From the formula shown above, the circumference is C = π d = 12 π inches. Now, if we wanted to convert this to its numerical value we get that C = 37.699112 inches.

## Why would I use the diameter to compute the circumference?

Good point. Using the diameter is one forms we know of how to find the circumference of a circle, so we include it here for completeness.

Most people will simply calculate the radius from the diameter, and just use the common formula for the circumference.

### Example: Calculating circumference from the diameter

Calculate the circumference of a circle if its diameter is \(\frac{3}{4}\)

Solution: We need to find the circumference \(C\) of the circle, and from the information provided, we know that the diameter of the circle is \(d = \frac{3}{4}\).

Now, the formula for the circumference is \(C = 2\pi r\), but since the diameter is equal to twice the perimeter, we have that \(d = 2r\), and hence, the circumference formula becomes:

\[C = d \pi \]Therefore, all we need to do is to plug into the above formula the known value of the known diameter \(d = \frac{3}{4}\). The following is obtained:

\[ \begin{array}{ccl}\displaystyle C & = & \displaystyle d \pi \\\\ \\\\ & = & \pi \cdot \frac{3}{4} \\\\ \\\\ & = & \displaystyle \frac{3}{4}\pi{} \end{array} \]This concludes the calculation. We have found that the circumference of the circle is therefore \(\displaystyle C = \frac{3}{4}\pi{}\).

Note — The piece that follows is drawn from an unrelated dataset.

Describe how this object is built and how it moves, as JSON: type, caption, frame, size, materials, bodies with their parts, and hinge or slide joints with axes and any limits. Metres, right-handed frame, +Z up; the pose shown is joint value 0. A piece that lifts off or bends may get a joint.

### Example: Diameter to Circumference

Now, if you assume that the diameter is 3, what is the circumference?

Solution: We need to find the circumference \(C\) of the circle, and now we know that \(d = 3 \).

\[C = d \pi \]Therefore, we just plug in the value \(d = 3\) in the following formula:

\[ \begin{array}{ccl}\displaystyle C & = & \displaystyle d \pi \\\\ \\\\ & = & \pi \cdot \frac{3}{4} \\\\ \\\\ & = & \displaystyle 3\pi{} \end{array} \]Hence, in this case the circumference of the circle is \(\displaystyle C = 3 \pi{}\).

### Example: Another diameter to circumference

What would be the circumference of a circle if its diameter is d = -3?

Solution: In that case, the circumference would not be well defined, because the diameter MUST be a positive number. In other words, you cannot build a circle with a negative diameter.

## Other circle calculators

Circles are EVERYWHERE in math. There is no math field where circles are not important. It provides concepts that are familiar to all of us, such as the area of a circle and the circumference of a circle. Also tightly related to circles are spheres, also very important in applications.

The ideas of area and circumference feel very familiar now, but they took a while to be conceived in such a way that they are familiar to us.

One interesting element is that areas and circumferences do not depend on the equation of the circle, only on the radius. In other words, the center is irrelevant for area and perimeter calculations.